■ **TASK GOAL**: From the first line of the data below, repeat each line exactly until you reach the line with "const BOWL_RADIUS = 15.3;"; include that line too.

■ **DATA**:
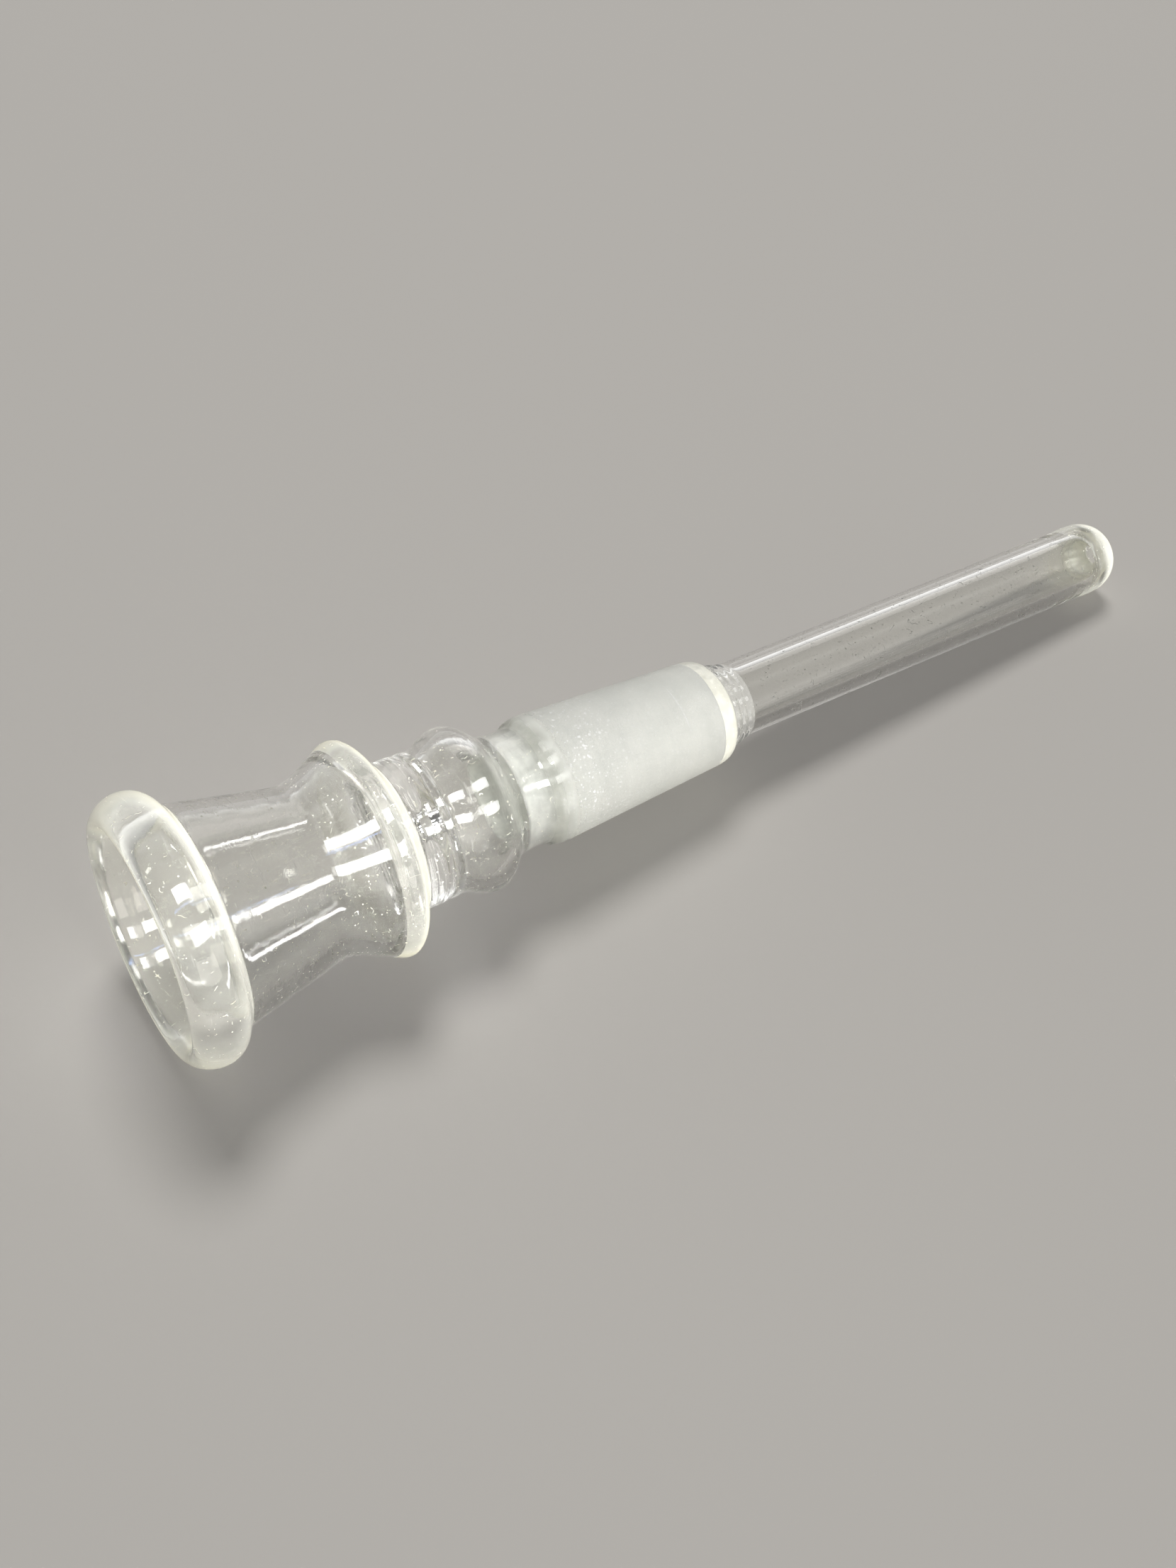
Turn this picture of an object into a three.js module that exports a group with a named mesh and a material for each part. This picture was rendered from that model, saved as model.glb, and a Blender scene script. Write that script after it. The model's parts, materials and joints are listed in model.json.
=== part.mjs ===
// A one-piece flame-worked glass bowl and downstem: a flared bowl with a thick rolled lip,
// a wide collar, a hollow bulb, a ground male taper joint and a long stem tube.
//
// Every piece is turned about one axis. Its outline is written in the plane of that axis as
// [station, radius], in millimetres, with stations counted from the mouth of the bowl.
// The part lies as it rests on a table, on its lip and on the tip of its stem, so the axis
// slopes down towards the tip. X runs from the mouth to the tip, and Z is up.
import * as THREE from 'three';

// ---------------------------------------------------------------- driving dimensions (mm)
const SIDES = 32; // flats around every turned piece
const GAP = 0.3; // clearance between neighbouring pieces along the axis
const WALL = 2.1; // blown wall

const LIP_RADIUS = 18.5; // widest ring of the rolled lip
const LIP_STATION = 4.2;
const LIP_BACK_ARC = 3.9; // rounding of the lip towards the bowl wall
const LIP_FRONT_ARC = 5.0; // flatter rounding towards the mouth
const LIP_END = 8.4;
const MOUTH_RADIUS = 14.8; // inner edge of the mouth

const WAIST_STATION = 23.6;
const WAIST_RADIUS = 12.05;
const BOWL_RADIUS = 15.3; // outside of the bowl wall just behind the lip

const COLLAR_START = 30.1;
const COLLAR_STATION = 32.1;
const COLLAR_RADIUS = 15.4;
const COLLAR_END = 35.6;
const COLLAR_FRONT_RADIUS = 14.6;

const NECK_RADIUS = 10.55;
const NECK_END = 41.8;
const RIPPLE_HEIGHT = 0.12; // tool marks on the neck
const RIPPLES = 3;
const DRAW_HOLE_RADIUS = 1.6;
const FLOOR_RADIUS = 8.1;
const FLOOR_WEB = 2.4; // thickness of the floor at the draw hole

const BULB_STATION = 46.8;
const BULB_RADIUS = 12.0;
const BULB_END = 52.1;

const THROAT_RADIUS = 8.45; // narrow tube between the bulb and the joint
const SHOULDER_START = 56.6;

const JOINT_START = 59.5; // large end of the ground zone
const JOINT_RADIUS = 9.4; // 18.8 mm across the large end
const JOINT_LENGTH = 26;
const JOINT_TAPER = 0.1; // on diameter: 1 in 10
const COLLET_LENGTH = 2.6; // clear rounded end beyond the ground zone
const COLLET_END_RADIUS = 7.1;

const SEAL_RINGS = 3;
const SEAL_PITCH = 1.4;
const SEAL_FIRST_RADIUS = 6.7;
const SEAL_LAST_RADIUS = 5.98;

const STEM_RADIUS = 5.8;
const STEM_BORE = 3.8;
const TIP_START = 162.5;
const TIP_RADIUS = 5.95;
const TIP_STATION = 165.5; // where the tip touches the table
const TIP_ROUND = 4.3;
const TIP_HOLE_RADIUS = 1.9;
const TIP_FLAT_RADIUS = 3.1;
const TOTAL_LENGTH = 170.4;

// ---------------------------------------------------------------- derived dimensions
const JOINT_END = JOINT_START + JOINT_LENGTH;
const JOINT_END_RADIUS = JOINT_RADIUS - (JOINT_LENGTH * JOINT_TAPER) / 2;
const COLLET_END = JOINT_END + GAP + COLLET_LENGTH;
const STEM_START = COLLET_END + GAP + SEAL_RINGS * SEAL_PITCH;
const NECK_BORE = NECK_RADIUS - WALL;
const THROAT_BORE = THROAT_RADIUS - WALL;
const FLAT_FACTOR = Math.cos(Math.PI / SIDES); // centre-to-flat over centre-to-corner
const SLOPE = Math.asin(((LIP_RADIUS - TIP_RADIUS) * FLAT_FACTOR) / (TIP_STATION - LIP_STATION));

// ---------------------------------------------------------------- materials
const clearGlass = { color: 0xe6ebe6, roughness: 0.03, metalness: 0 };
const thickGlass = { color: 0xeef0dc, roughness: 0.03, metalness: 0 };
const groundGlass = { color: 0xd5ddda, roughness: 0.6, metalness: 0 };

// ---------------------------------------------------------------- outlines
// Points of a circular arc about [station, radius], from one angle to another. Angle 0 points
// along the axis towards the tip, and 90 degrees points away from the axis.
function arc(station, radius, size, fromDegrees, toDegrees, steps) {
  return ellipse(station, radius, size, size, fromDegrees, toDegrees, steps);
}

function ellipse(station, radius, halfLength, halfHeight, fromDegrees, toDegrees, steps) {
  const points = [];
  for (let i = 0; i <= steps; i += 1) {
    const angle = THREE.MathUtils.degToRad(fromDegrees + ((toDegrees - fromDegrees) * i) / steps);
    points.push([station + halfLength * Math.cos(angle), radius + halfHeight * Math.sin(angle)]);
  }
  return points;
}

// An S-shaped stretch between two [station, radius] points, level at both ends. A fullness
// over 1 holds the first radius for longer.
function swell([startStation, startRadius], [endStation, endRadius], fullness, steps) {
  const points = [];
  for (let i = 0; i <= steps; i += 1) {
    const t = i / steps;
    const rise = (1 - Math.cos(Math.PI * t ** fullness)) / 2;
    points.push([
      THREE.MathUtils.lerp(startStation, endStation, t),
      THREE.MathUtils.lerp(startRadius, endRadius, rise),
    ]);
  }
  return points;
}

// A turned piece. Both outlines run from the mouth towards the tip.
function turned(name, look, outside, inside) {
  const outline = [...outside, ...[...inside].reverse(), outside[0]];
  const profile = outline.map(([station, radius]) => new THREE.Vector2(radius, station));
  const geometry = new THREE.LatheGeometry(profile, SIDES, Math.PI / SIDES);
  const mesh = new THREE.Mesh(geometry, new THREE.MeshStandardMaterial(look));
  mesh.name = name;
  return mesh;
}

// ---------------------------------------------------------------- bowl
function rimBead() {
  const frontCentre = LIP_RADIUS - LIP_FRONT_ARC;
  const backCentre = LIP_RADIUS - LIP_BACK_ARC;
  const outside = [
    [0, MOUTH_RADIUS + 0.9],
    ...arc(LIP_STATION, frontCentre, LIP_FRONT_ARC, 139, 90, 4),
    ...arc(LIP_STATION, backCentre, LIP_BACK_ARC, 72, 18, 3),
    [LIP_END - GAP, BOWL_RADIUS],
  ];
  const inside = [
    [0, MOUTH_RADIUS + 0.9],
    [0.8, MOUTH_RADIUS],
    [LIP_STATION, MOUTH_RADIUS - 0.8],
    [LIP_END - GAP, BOWL_RADIUS - WALL],
  ];
  return turned('rim_bead', thickGlass, outside, inside.slice(1));
}

function cupWall() {
  const bow = 0.05; // the cone is slightly hollow-sided
  const middle = [(LIP_END + WAIST_STATION) / 2, (BOWL_RADIUS + WAIST_RADIUS) / 2 - bow];
  const outside = [[LIP_END, BOWL_RADIUS], middle, [WAIST_STATION - GAP, WAIST_RADIUS]];
  const inside = outside.map(([station, radius]) => [station, radius - WALL]);
  return turned('cup_wall', clearGlass, outside, inside);
}

function cupFlare() {
  const steps = 4;
  const outside = [];
  for (let i = 0; i <= steps; i += 1) {
    const t = i / steps;
    const station = WAIST_STATION + (COLLAR_START - GAP - WAIST_STATION) * t;
    outside.push([station, WAIST_RADIUS + (COLLAR_FRONT_RADIUS - WAIST_RADIUS) * t ** 1.45]);
  }
  const inside = outside.map(([station, radius]) => [station, radius - WALL]);
  return turned('cup_flare', clearGlass, outside, inside);
}

function collar() {
  const outside = [
    [COLLAR_START, COLLAR_FRONT_RADIUS],
    [COLLAR_STATION - 1.0, COLLAR_RADIUS - 0.2],
    [COLLAR_STATION, COLLAR_RADIUS],
    [COLLAR_STATION + 0.8, COLLAR_RADIUS - 0.45],
    [COLLAR_STATION + 2.2, COLLAR_RADIUS - 2.8],
    [COLLAR_END - GAP, NECK_RADIUS + 0.45],
  ];
  const inside = [
    [COLLAR_START, COLLAR_FRONT_RADIUS - WALL],
    [COLLAR_STATION - 0.6, COLLAR_RADIUS - 2.9],
    [COLLAR_STATION + 0.6, COLLAR_RADIUS - 4.1],
    [COLLAR_END - GAP, FLOOR_RADIUS + GAP],
  ];
  return turned('collar', thickGlass, outside, inside);
}

function bowlFloor() {
  const middle = (COLLAR_END + NECK_END) / 2;
  const outside = [
    [COLLAR_END - 1.2, FLOOR_RADIUS],
    [NECK_END - 0.6, FLOOR_RADIUS],
  ];
  const inside = [
    [middle - FLOOR_WEB / 2, DRAW_HOLE_RADIUS],
    [middle + FLOOR_WEB / 2, DRAW_HOLE_RADIUS],
  ];
  return turned('bowl_floor', clearGlass, outside, inside);
}

// ---------------------------------------------------------------- neck, bulb and throat
function neck() {
  const outside = [];
  const steps = RIPPLES * 2;
  for (let i = 0; i <= steps; i += 1) {
    const station = COLLAR_END + ((NECK_END - GAP - COLLAR_END) * i) / steps;
    const ripple = i % 2 === 0 ? 0 : RIPPLE_HEIGHT;
    outside.push([station, NECK_RADIUS + ripple - (0.25 * i) / steps]);
  }
  const inside = [
    [COLLAR_END, NECK_BORE],
    [NECK_END - GAP, NECK_BORE],
  ];
  return turned('neck', clearGlass, outside, inside);
}

function bulb() {
  const skin = (inset) => {
    const start = [NECK_END, NECK_RADIUS - 0.25 - inset];
    const crown = [BULB_STATION, BULB_RADIUS - inset];
    const end = [BULB_END, THROAT_RADIUS + 0.2 - inset];
    return [...swell(start, crown, 1, 5), ...swell(crown, end, 1.15, 5).slice(1)];
  };
  return turned('bulb', clearGlass, skin(0), skin(WALL));
}

function throat() {
  const outside = [
    [BULB_END + GAP, THROAT_RADIUS + 0.15],
    [(BULB_END + SHOULDER_START) / 2 + GAP, THROAT_RADIUS],
    [SHOULDER_START - GAP, THROAT_RADIUS + 0.05],
  ];
  const inside = [
    [BULB_END + GAP, THROAT_BORE],
    [SHOULDER_START - GAP, THROAT_BORE],
  ];
  return turned('throat', clearGlass, outside, inside);
}

// ---------------------------------------------------------------- ground joint
function jointShoulder() {
  const rise = JOINT_RADIUS - THROAT_RADIUS;
  const run = JOINT_START - GAP - SHOULDER_START;
  const outside = ellipse(SHOULDER_START + run * 0.75, JOINT_RADIUS - rise, run * 0.75, rise, 180, 90, 4);
  outside.push([JOINT_START - GAP, JOINT_RADIUS + 0.01]);
  const inside = [
    [SHOULDER_START, THROAT_BORE],
    [JOINT_START - GAP, JOINT_RADIUS - WALL],
  ];
  return turned('joint_shoulder', clearGlass, outside, inside);
}

function groundJoint() {
  const outside = [
    [JOINT_START, JOINT_RADIUS],
    [JOINT_END, JOINT_END_RADIUS],
  ];
  const inside = outside.map(([station, radius]) => [station, radius - WALL]);
  return turned('ground_joint', groundGlass, outside, inside);
}

function jointEnd() {
  const start = JOINT_END + GAP;
  const drop = JOINT_END_RADIUS - COLLET_END_RADIUS;
  const outside = ellipse(start, COLLET_END_RADIUS, COLLET_LENGTH, drop, 90, 0, 4);
  const inside = [
    [start, JOINT_END_RADIUS - WALL],
    [COLLET_END - 0.6, STEM_BORE],
    [COLLET_END, STEM_BORE],
  ];
  return turned('joint_end', thickGlass, outside, inside);
}

// ---------------------------------------------------------------- stem
function sealRing(index) {
  const start = COLLET_END + GAP + index * SEAL_PITCH;
  const end = start + SEAL_PITCH - GAP;
  const crown = THREE.MathUtils.lerp(SEAL_FIRST_RADIUS, SEAL_LAST_RADIUS, index / (SEAL_RINGS - 1));
  const outside = ellipse((start + end) / 2, crown - 0.35, (end - start) / 2, 0.35, 180, 0, 4);
  const inside = [
    [start, STEM_BORE],
    [end, STEM_BORE],
  ];
  return turned(`seal_ring_${index + 1}`, clearGlass, outside, inside);
}

function stemTube() {
  const outside = [
    [STEM_START, STEM_RADIUS],
    [TIP_START - GAP, STEM_RADIUS],
  ];
  const inside = outside.map(([station]) => [station, STEM_BORE]);
  return turned('stem_tube', clearGlass, outside, inside);
}

function stemTip() {
  const roundStart = TOTAL_LENGTH - TIP_ROUND;
  const drop = TIP_RADIUS - TIP_FLAT_RADIUS;
  const outside = [
    [TIP_START, STEM_RADIUS],
    [TIP_STATION - 1.5, TIP_RADIUS - 0.03],
    [TIP_STATION, TIP_RADIUS],
    ...ellipse(roundStart, TIP_FLAT_RADIUS, TIP_ROUND, drop, 84, 0, 5),
  ];
  const inside = [
    [TIP_START, STEM_BORE],
    [TOTAL_LENGTH - 4.4, STEM_BORE - 0.25],
    [TOTAL_LENGTH - 2.6, TIP_HOLE_RADIUS + 0.6],
    [TOTAL_LENGTH - 1.4, TIP_HOLE_RADIUS],
    [TOTAL_LENGTH, TIP_HOLE_RADIUS],
  ];
  return turned('stem_tip', thickGlass, outside, inside);
}

// ---------------------------------------------------------------- assembly
const part = new THREE.Group();
part.name = 'bowl_and_downstem';

// The turning axis is the lathe's Y axis. It is laid along X and sloped down to the tip.
const axis = new THREE.Group();
axis.rotation.z = -Math.PI / 2;
axis.add(
  rimBead(),
  cupWall(),
  cupFlare(),
  collar(),
  bowlFloor(),
  neck(),
  bulb(),
  throat(),
  jointShoulder(),
  groundJoint(),
  jointEnd(),
);
for (let index = 0; index < SEAL_RINGS; index += 1) {
  axis.add(sealRing(index));
}
axis.add(stemTube(), stemTip());

const lying = new THREE.Group();
lying.rotation.y = SLOPE;
lying.add(axis);
part.add(lying);

// The origin is the centre of the bounding box, at the level of the table.
part.updateMatrixWorld(true);
const box = new THREE.Box3().setFromObject(part, true);
lying.position.set(-(box.min.x + box.max.x) / 2, -(box.min.y + box.max.y) / 2, -box.min.z);
part.updateMatrixWorld(true);

export default part;
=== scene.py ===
import json
import math

import bpy
import numpy as np
from mathutils import Matrix, Vector


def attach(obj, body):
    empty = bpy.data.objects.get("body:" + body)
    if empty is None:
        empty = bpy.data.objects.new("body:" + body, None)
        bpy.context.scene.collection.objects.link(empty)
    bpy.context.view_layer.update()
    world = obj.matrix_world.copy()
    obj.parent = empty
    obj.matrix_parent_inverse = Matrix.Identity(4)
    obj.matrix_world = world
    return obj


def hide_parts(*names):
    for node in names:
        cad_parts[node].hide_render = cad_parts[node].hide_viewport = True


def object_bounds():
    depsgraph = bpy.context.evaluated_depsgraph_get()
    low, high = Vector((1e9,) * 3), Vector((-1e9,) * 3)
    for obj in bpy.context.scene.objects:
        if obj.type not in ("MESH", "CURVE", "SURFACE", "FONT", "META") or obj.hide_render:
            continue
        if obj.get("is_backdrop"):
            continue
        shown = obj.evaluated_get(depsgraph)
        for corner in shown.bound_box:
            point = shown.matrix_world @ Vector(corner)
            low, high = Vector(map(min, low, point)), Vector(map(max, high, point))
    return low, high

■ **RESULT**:
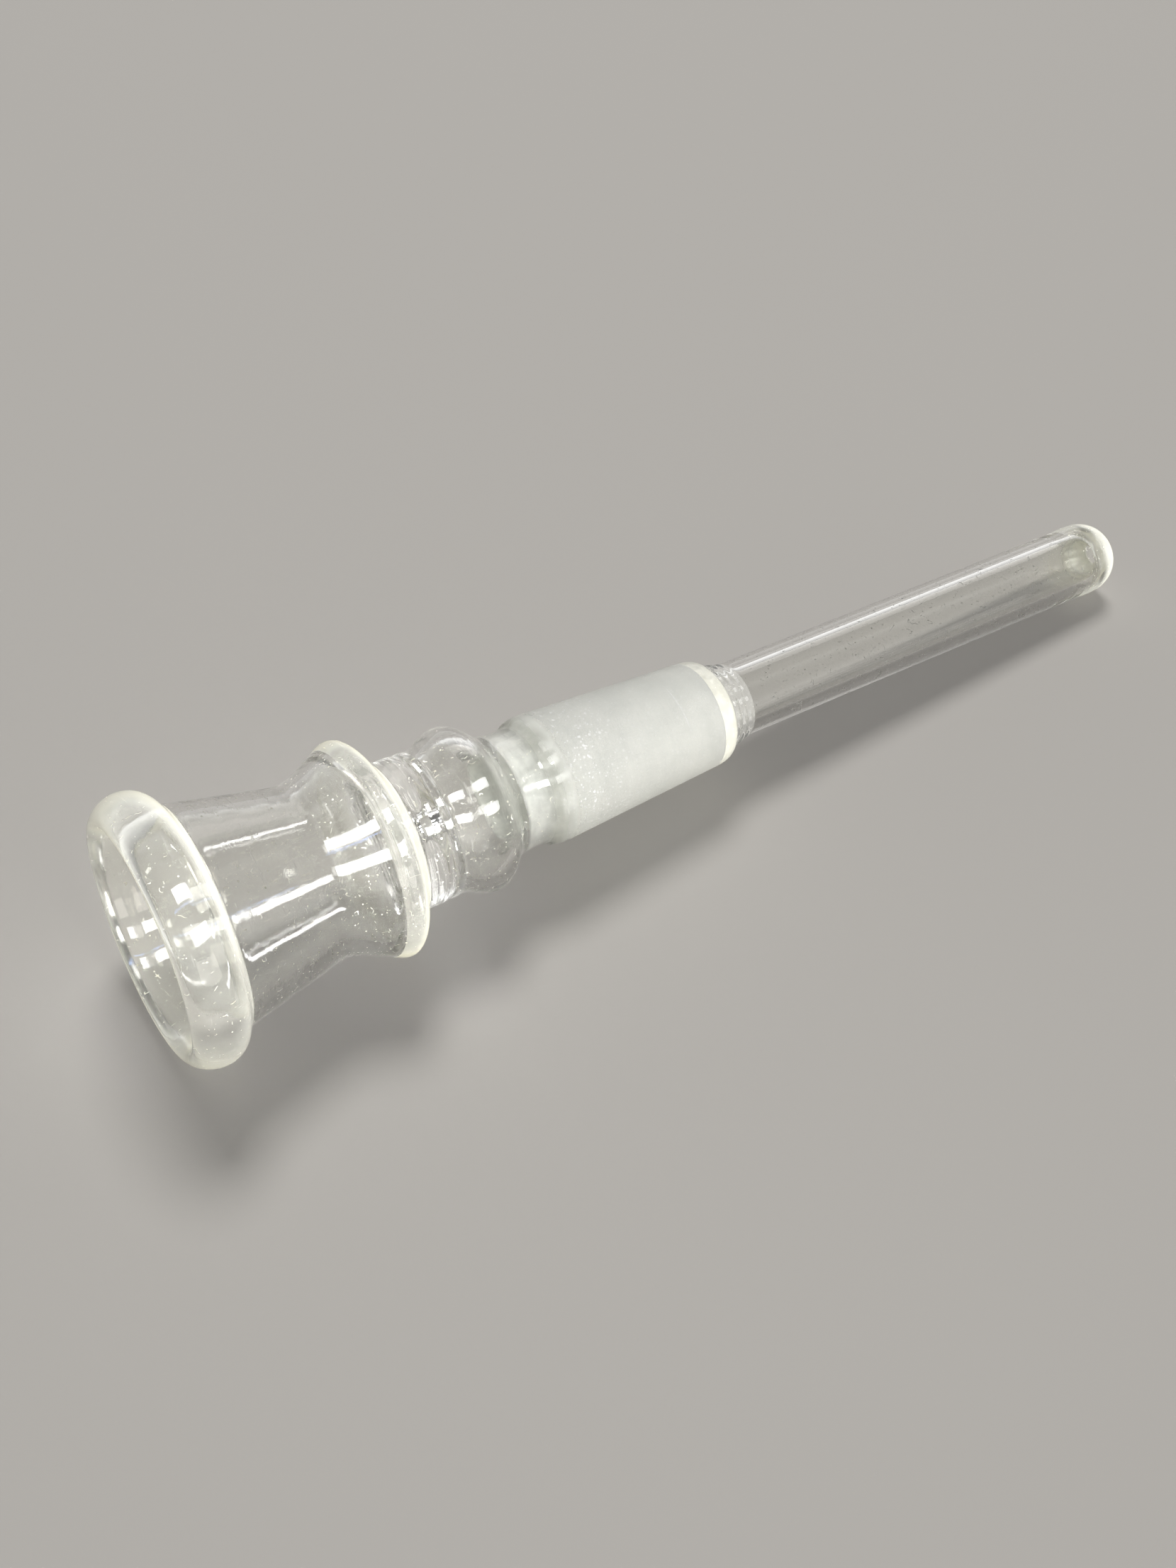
Turn this picture of an object into a three.js module that exports a group with a named mesh and a material for each part. This picture was rendered from that model, saved as model.glb, and a Blender scene script. Write that script after it. The model's parts, materials and joints are listed in model.json.
=== part.mjs ===
// A one-piece flame-worked glass bowl and downstem: a flared bowl with a thick rolled lip,
// a wide collar, a hollow bulb, a ground male taper joint and a long stem tube.
//
// Every piece is turned about one axis. Its outline is written in the plane of that axis as
// [station, radius], in millimetres, with stations counted from the mouth of the bowl.
// The part lies as it rests on a table, on its lip and on the tip of its stem, so the axis
// slopes down towards the tip. X runs from the mouth to the tip, and Z is up.
import * as THREE from 'three';

// ---------------------------------------------------------------- driving dimensions (mm)
const SIDES = 32; // flats around every turned piece
const GAP = 0.3; // clearance between neighbouring pieces along the axis
const WALL = 2.1; // blown wall

const LIP_RADIUS = 18.5; // widest ring of the rolled lip
const LIP_STATION = 4.2;
const LIP_BACK_ARC = 3.9; // rounding of the lip towards the bowl wall
const LIP_FRONT_ARC = 5.0; // flatter rounding towards the mouth
const LIP_END = 8.4;
const MOUTH_RADIUS = 14.8; // inner edge of the mouth

const WAIST_STATION = 23.6;
const WAIST_RADIUS = 12.05;
const BOWL_RADIUS = 15.3; // outside of the bowl wall just behind the lip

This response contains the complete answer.